▶ _Request_
Every line of the material is to be repeated exactly as it stands.

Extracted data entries
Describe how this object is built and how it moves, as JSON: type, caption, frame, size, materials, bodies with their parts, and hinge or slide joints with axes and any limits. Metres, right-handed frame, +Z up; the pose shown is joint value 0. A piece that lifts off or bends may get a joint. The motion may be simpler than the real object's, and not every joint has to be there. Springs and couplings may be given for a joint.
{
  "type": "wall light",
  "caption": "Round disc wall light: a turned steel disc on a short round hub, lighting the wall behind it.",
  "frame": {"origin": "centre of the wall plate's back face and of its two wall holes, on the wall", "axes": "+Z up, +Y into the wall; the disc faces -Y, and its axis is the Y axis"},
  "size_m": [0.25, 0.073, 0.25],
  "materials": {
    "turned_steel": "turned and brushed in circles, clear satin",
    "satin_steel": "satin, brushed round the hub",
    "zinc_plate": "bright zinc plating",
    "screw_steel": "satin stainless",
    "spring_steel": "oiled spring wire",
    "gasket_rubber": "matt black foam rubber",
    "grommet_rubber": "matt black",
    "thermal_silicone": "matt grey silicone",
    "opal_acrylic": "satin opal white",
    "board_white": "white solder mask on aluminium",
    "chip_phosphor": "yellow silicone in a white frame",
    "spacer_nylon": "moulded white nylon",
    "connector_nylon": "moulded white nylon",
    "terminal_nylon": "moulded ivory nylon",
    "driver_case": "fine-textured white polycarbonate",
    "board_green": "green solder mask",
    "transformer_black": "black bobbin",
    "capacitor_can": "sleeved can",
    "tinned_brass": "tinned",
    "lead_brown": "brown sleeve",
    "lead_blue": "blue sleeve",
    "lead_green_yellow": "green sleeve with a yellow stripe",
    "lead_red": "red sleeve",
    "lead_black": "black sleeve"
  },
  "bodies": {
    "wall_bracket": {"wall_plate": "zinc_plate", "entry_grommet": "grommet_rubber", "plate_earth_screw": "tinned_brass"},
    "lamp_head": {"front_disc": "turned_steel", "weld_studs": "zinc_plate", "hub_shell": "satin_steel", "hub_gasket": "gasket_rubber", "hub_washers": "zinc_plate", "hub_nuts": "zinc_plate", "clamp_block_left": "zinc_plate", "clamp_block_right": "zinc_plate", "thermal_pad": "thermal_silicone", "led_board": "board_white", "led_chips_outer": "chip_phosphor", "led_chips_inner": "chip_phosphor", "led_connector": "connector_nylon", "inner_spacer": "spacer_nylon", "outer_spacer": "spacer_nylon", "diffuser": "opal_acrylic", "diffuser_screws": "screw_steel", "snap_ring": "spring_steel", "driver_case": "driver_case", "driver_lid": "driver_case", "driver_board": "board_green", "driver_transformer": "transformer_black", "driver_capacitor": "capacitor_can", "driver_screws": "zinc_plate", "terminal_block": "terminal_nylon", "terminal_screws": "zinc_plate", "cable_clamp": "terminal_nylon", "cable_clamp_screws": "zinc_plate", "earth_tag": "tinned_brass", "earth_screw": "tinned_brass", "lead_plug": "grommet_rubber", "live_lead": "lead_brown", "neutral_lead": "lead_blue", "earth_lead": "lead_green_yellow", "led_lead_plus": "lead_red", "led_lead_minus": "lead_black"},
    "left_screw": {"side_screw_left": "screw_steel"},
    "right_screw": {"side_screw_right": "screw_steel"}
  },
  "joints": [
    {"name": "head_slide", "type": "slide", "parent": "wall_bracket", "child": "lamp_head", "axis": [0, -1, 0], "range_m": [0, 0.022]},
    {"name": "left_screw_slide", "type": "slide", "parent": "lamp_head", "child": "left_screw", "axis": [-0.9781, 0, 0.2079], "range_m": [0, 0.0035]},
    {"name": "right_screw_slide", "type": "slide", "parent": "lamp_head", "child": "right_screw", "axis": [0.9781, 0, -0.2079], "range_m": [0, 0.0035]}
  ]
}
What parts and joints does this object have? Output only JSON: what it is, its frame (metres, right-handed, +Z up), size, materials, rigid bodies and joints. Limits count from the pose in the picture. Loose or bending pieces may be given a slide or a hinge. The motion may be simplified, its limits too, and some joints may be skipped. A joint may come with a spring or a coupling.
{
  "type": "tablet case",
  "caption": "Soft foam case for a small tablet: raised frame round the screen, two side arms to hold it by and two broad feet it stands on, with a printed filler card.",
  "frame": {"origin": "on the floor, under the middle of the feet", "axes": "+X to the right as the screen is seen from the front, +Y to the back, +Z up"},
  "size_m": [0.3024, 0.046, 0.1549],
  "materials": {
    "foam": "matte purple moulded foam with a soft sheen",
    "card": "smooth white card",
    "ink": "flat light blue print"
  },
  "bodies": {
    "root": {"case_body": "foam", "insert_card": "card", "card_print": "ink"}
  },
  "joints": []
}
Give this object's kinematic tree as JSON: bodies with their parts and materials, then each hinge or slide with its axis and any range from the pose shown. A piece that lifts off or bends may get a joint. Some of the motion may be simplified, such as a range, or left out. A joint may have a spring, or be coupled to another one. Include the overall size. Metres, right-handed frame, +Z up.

▶ _Exercise output_
Describe how this object is built and how it moves, as JSON: type, caption, frame, size, materials, bodies with their parts, and hinge or slide joints with axes and any limits. Metres, right-handed frame, +Z up; the pose shown is joint value 0. A piece that lifts off or bends may get a joint. The motion may be simpler than the real object's, and not every joint has to be there. Springs and couplings may be given for a joint.
{
  "type": "wall light",
  "caption": "Round disc wall light: a turned steel disc on a short round hub, lighting the wall behind it.",
  "frame": {"origin": "centre of the wall plate's back face and of its two wall holes, on the wall", "axes": "+Z up, +Y into the wall; the disc faces -Y, and its axis is the Y axis"},
  "size_m": [0.25, 0.073, 0.25],
  "materials": {
    "turned_steel": "turned and brushed in circles, clear satin",
    "satin_steel": "satin, brushed round the hub",
    "zinc_plate": "bright zinc plating",
    "screw_steel": "satin stainless",
    "spring_steel": "oiled spring wire",
    "gasket_rubber": "matt black foam rubber",
    "grommet_rubber": "matt black",
    "thermal_silicone": "matt grey silicone",
    "opal_acrylic": "satin opal white",
    "board_white": "white solder mask on aluminium",
    "chip_phosphor": "yellow silicone in a white frame",
    "spacer_nylon": "moulded white nylon",
    "connector_nylon": "moulded white nylon",
    "terminal_nylon": "moulded ivory nylon",
    "driver_case": "fine-textured white polycarbonate",
    "board_green": "green solder mask",
    "transformer_black": "black bobbin",
    "capacitor_can": "sleeved can",
    "tinned_brass": "tinned",
    "lead_brown": "brown sleeve",
    "lead_blue": "blue sleeve",
    "lead_green_yellow": "green sleeve with a yellow stripe",
    "lead_red": "red sleeve",
    "lead_black": "black sleeve"
  },
  "bodies": {
    "wall_bracket": {"wall_plate": "zinc_plate", "entry_grommet": "grommet_rubber", "plate_earth_screw": "tinned_brass"},
    "lamp_head": {"front_disc": "turned_steel", "weld_studs": "zinc_plate", "hub_shell": "satin_steel", "hub_gasket": "gasket_rubber", "hub_washers": "zinc_plate", "hub_nuts": "zinc_plate", "clamp_block_left": "zinc_plate", "clamp_block_right": "zinc_plate", "thermal_pad": "thermal_silicone", "led_board": "board_white", "led_chips_outer": "chip_phosphor", "led_chips_inner": "chip_phosphor", "led_connector": "connector_nylon", "inner_spacer": "spacer_nylon", "outer_spacer": "spacer_nylon", "diffuser": "opal_acrylic", "diffuser_screws": "screw_steel", "snap_ring": "spring_steel", "driver_case": "driver_case", "driver_lid": "driver_case", "driver_board": "board_green", "driver_transformer": "transformer_black", "driver_capacitor": "capacitor_can", "driver_screws": "zinc_plate", "terminal_block": "terminal_nylon", "terminal_screws": "zinc_plate", "cable_clamp": "terminal_nylon", "cable_clamp_screws": "zinc_plate", "earth_tag": "tinned_brass", "earth_screw": "tinned_brass", "lead_plug": "grommet_rubber", "live_lead": "lead_brown", "neutral_lead": "lead_blue", "earth_lead": "lead_green_yellow", "led_lead_plus": "lead_red", "led_lead_minus": "lead_black"},
    "left_screw": {"side_screw_left": "screw_steel"},
    "right_screw": {"side_screw_right": "screw_steel"}
  },
  "joints": [
    {"name": "head_slide", "type": "slide", "parent": "wall_bracket", "child": "lamp_head", "axis": [0, -1, 0], "range_m": [0, 0.022]},
    {"name": "left_screw_slide", "type": "slide", "parent": "lamp_head", "child": "left_screw", "axis": [-0.9781, 0, 0.2079], "range_m": [0, 0.0035]},
    {"name": "right_screw_slide", "type": "slide", "parent": "lamp_head", "child": "right_screw", "axis": [0.9781, 0, -0.2079], "range_m": [0, 0.0035]}
  ]
}
What parts and joints does this object have? Output only JSON: what it is, its frame (metres, right-handed, +Z up), size, materials, rigid bodies and joints. Limits count from the pose in the picture. Loose or bending pieces may be given a slide or a hinge. The motion may be simplified, its limits too, and some joints may be skipped. A joint may come with a spring or a coupling.
{
  "type": "tablet case",
  "caption": "Soft foam case for a small tablet: raised frame round the screen, two side arms to hold it by and two broad feet it stands on, with a printed filler card.",
  "frame": {"origin": "on the floor, under the middle of the feet", "axes": "+X to the right as the screen is seen from the front, +Y to the back, +Z up"},
  "size_m": [0.3024, 0.046, 0.1549],
  "materials": {
    "foam": "matte purple moulded foam with a soft sheen",
    "card": "smooth white card",
    "ink": "flat light blue print"
  },
  "bodies": {
    "root": {"case_body": "foam", "insert_card": "card", "card_print": "ink"}
  },
  "joints": []
}
Give this object's kinematic tree as JSON: bodies with their parts and materials, then each hinge or slide with its axis and any range from the pose shown. A piece that lifts off or bends may get a joint. Some of the motion may be simplified, such as a range, or left out. A joint may have a spring, or be coupled to another one. Include the overall size. Metres, right-handed frame, +Z up.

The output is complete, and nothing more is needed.